News of the Week


On James Tiptree, Alice Sheldon and bake sales


By Karen Joy Fowler
Contributing Writer

A number of women writing science fiction chose pen names that masked their sex -- C.L. Moore and Andre Norton are two early examples -- but I'm aware of only one female writer who was actually widely believed to be male. During the period of this masquerade, the reclusive Alice Sheldon published, under the name James Tiptree Jr., some of the most powerful stories the science fiction field will ever see and convinced most of her readers that this radical feminist work had been done by a man.

Interestingly, with the exception of her name, Sheldon never lied about the details of her biography. She was the daughter of a family of famous explorers, spending much of her childhood in Africa and India. She served in Air Force intelligence during World War II and worked for the CIA afterward. In the fifties she earned a Ph.D. in psychology. This life history went a long way toward convincing her readers she must be a man. Eventually she felt the need of a female pen-name as well, and some of her work can be found under the name Raccoona Sheldon. However, the bulk of Sheldon's science fiction work was published under the Tiptree pseudonym from 1967 until her identity was exposed in 1977. She and her husband died in 1987.
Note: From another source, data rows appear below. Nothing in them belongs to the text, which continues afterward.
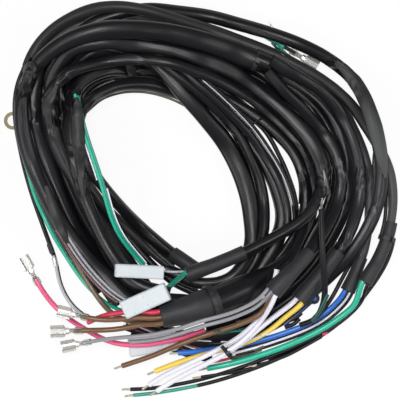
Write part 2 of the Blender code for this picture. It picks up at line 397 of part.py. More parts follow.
class Cable:
    """One cable's centre line: its corner points, its radii and its height where it rests."""

    def __init__(self, name, points, diameters, pitch, owner=None):
        self.name = name
        self.owner = owner
        self.pinned = None
        curve = smooth_curve(points)
        lengths = arc_lengths(curve)
        self.length = lengths[-1]
        spacing = min(pitch * max(width for share, width in diameters), LONGEST_PITCH)
        self.corner_at = np.linspace(0.0, self.length, max(3, int(round(self.length / spacing)) + 1))
        self.corners = along(curve, lengths, self.corner_at)
        self.shares = [share for share, width in diameters]
        self.widths = [width for share, width in diameters]
        self.collars = []
        self.low_from = math.inf
        self.wire_end = self.length

    def keep_straight(self, at_end, length):
        """Make the last stretch one straight piece, so that what sits in it fits."""
        keep = self.corner_at <= self.length - length * 0.99 if at_end else self.corner_at >= length * 0.99
        edge = self.length - length if at_end else length
        edge_row = along(self.corners, self.corner_at, np.array([edge]))
        inner_at, inner = self.corner_at[keep], self.corners[keep]
        spare = inner_at < edge - 0.004 if at_end else inner_at > edge + 0.004
        inner_at, inner = inner_at[spare], inner[spare]
        if at_end:
            self.corner_at = np.concatenate([inner_at, [edge, self.length]])
            self.corners = np.vstack([inner, edge_row, self.corners[-1:]])
        else:
            self.corner_at = np.concatenate([[0.0, edge], inner_at])
            self.corners = np.vstack([self.corners[:1], edge_row, inner])

    def radius(self, where):
        return np.interp(np.asarray(where) / self.length, self.shares, self.widths) / 2

    def sample(self):
        """Points close together along the corner line, where contact is worked out."""
        self.at = np.linspace(0.0, self.length, int(math.ceil(self.length / STEP)) + 1)
        rows = along(self.corners, self.corner_at, self.at)
        self.flat = rows[:, :2]
        self.layer = rows[:, 2]
        self.contact = self.radius(self.at)
        for start, stop, radius in self.collars:
            inside = (self.at >= start - STEP) & (self.at <= stop + STEP)
            self.contact = np.where(inside, np.maximum(self.contact, radius), self.contact)
        lowered = np.minimum(self.contact, FITTING_FLOOR)
        self.floor = np.where(self.at >= self.low_from, lowered, self.contact)
        self.height = self.floor.copy()
        self.corner_height = np.interp(self.corner_at, self.at, self.height)

    def settle(self, need):
        """Lay the cable down on the heights it needs, in a curve that it can bend to."""
        reach = self.at[:, None] - self.at[None, :]
        humps = (need[None, :] - reach ** 2 / (2 * BEND_RADIUS)).max(axis=1)
        window = max(1, int(round(SOFTENING / STEP)))
        padded = np.pad(humps, window, mode="edge")
        even = np.convolve(padded, np.ones(2 * window + 1) / (2 * window + 1), mode="valid")
        corner_height = np.interp(self.corner_at, self.at, even)
        for attempt in range(6):
            short = need - np.interp(self.at, self.corner_at, corner_height)
            if short.max() <= 1e-7:
                break
            piece = np.clip(np.searchsorted(self.corner_at, self.at, side="right") - 1, 0,
                            len(self.corner_at) - 2)
            lift = np.zeros(len(self.corner_at))
            np.maximum.at(lift, piece, short)
            np.maximum.at(lift, piece + 1, short)
            corner_height = corner_height + np.maximum(lift, 0.0)
        if self.pinned is not None:
            count, heights = self.pinned
            corner_height[:count] = heights()
        self.corner_height = corner_height
        self.height = np.interp(self.at, self.corner_at, corner_height)

    def point(self, where):
        x, y, layer = along(self.corners, self.corner_at, np.array([where]))[0]
        return Vector((x, y, float(np.interp(where, self.corner_at, self.corner_height))))

    def stretch(self, start, stop):
        """The corner line between two lengths, with its radii."""
        inside = [value for value in self.corner_at if start + 1e-4 < value < stop - 1e-4]
        places = [start] + inside + [stop]
        points = [self.point(value) for value in places]
        radii = [float(self.radius(value)) for value in places]
        return points, radii, places

    def outer_radius(self, where):
        """The radius over a shrink tube if one is there."""
        return float(np.interp(where, self.at, self.plain))

    def nearest(self, x, y):
        return float(self.at[np.argmin(np.hypot(self.flat[:, 0] - x, self.flat[:, 1] - y))])


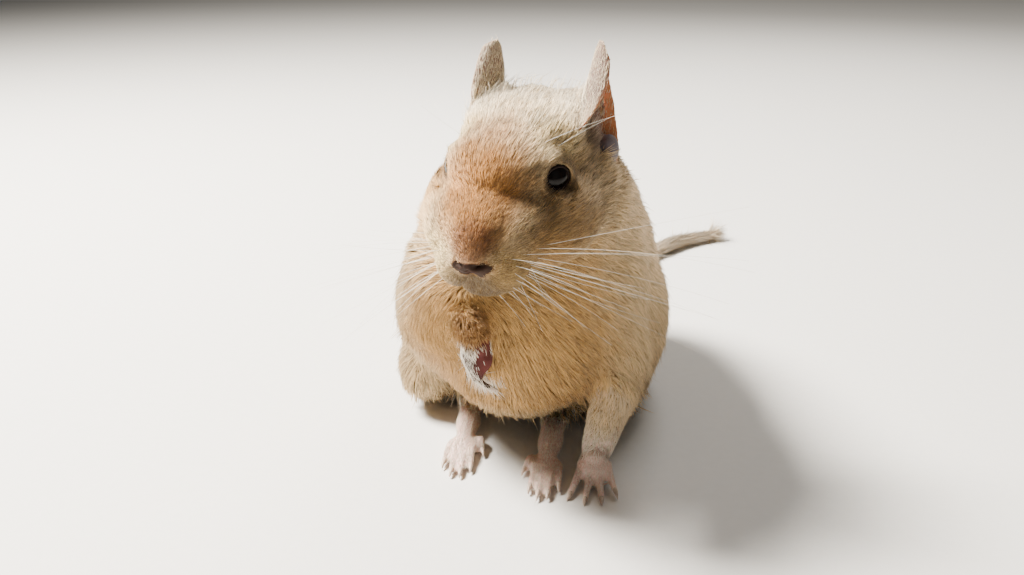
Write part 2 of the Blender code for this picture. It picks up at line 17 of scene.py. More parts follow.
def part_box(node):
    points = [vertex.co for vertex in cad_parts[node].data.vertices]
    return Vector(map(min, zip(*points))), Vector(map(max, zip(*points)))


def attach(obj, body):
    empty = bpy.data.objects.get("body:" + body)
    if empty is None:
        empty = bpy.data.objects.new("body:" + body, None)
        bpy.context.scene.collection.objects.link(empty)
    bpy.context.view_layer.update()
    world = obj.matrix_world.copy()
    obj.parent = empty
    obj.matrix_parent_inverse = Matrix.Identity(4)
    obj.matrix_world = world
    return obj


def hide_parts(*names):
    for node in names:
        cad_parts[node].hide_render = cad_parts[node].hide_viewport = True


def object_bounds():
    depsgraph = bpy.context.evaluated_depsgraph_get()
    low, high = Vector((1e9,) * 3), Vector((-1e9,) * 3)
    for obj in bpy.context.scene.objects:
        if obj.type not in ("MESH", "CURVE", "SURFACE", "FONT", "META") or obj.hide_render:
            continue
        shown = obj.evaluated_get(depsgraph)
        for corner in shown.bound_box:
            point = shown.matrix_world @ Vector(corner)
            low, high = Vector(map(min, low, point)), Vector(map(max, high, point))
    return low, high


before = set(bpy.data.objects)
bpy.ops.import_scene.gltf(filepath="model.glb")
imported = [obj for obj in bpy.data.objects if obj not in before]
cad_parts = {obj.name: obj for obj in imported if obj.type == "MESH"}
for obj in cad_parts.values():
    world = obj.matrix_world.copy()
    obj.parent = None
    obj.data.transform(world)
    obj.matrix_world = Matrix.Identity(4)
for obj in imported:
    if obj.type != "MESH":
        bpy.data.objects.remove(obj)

Today, the James Tiptree Jr. Memorial Award is presented annually to a short story or novel that explores or expands our understanding of gender. It was created by Pat Murphy and myself in 1991 both to honor Alice Sheldon and to remind the field of its own importance in the continual struggle to re-imagine more liveable sexual roles for ourselves. Just ask yourself, if we weren't taught to be women, what would we be? (Ask yourself this question even if you're a man, and don't cheat by changing the words.)

The award honors writers who try to answer that question -- writers who try to help us unlearn what television and the movies and books and comics and advertisements for automobiles and cigarettes have taught us about our sexual identities. Writers who try, like Alice Sheldon, to helpfully confuse us. The aim is not to look for work that falls into some narrow definition of political correctness, but rather to seek out work that is thought-provoking, imaginative, perhaps infuriating.

The winners so far have been:

1991 -- (co-winners) Eleanor Arnason for A Woman of the Iron People and Gwyneth Jones for White Queen.

1992 -- Maureen McHugh for China Mountain Zhang.

1993 -- Nicola Griffith for Ammonite.

1994 -- (co-winners) Ursula K. Le Guin for "The Matter of the Seggri" and Nancy Springer for Larque on the Wing.

1995 -- (co-winners) Theodore Roszak for The Memoirs of Elizabeth Frankenstein and Elizabeth Hand for Waking the Moon.

As a political statement, as a means of involving people, as an excuse to eat cookies and as an attempt to strike the proper ironic note, the Tiptree Award has been financed primarily through bake sales. Over the last five years bake sales have been held at science fiction conventions across the United States and also in England, Australia and Canada. Fund-raising efforts have also included the publication of two cookbooks, T-shirts silk-screened by San Francisco artist Freddie Baer and the Tiptree Quilt Project, a collaborative creation of a king-sized quilt by 75 people of all genders, ages and levels of sewing experience.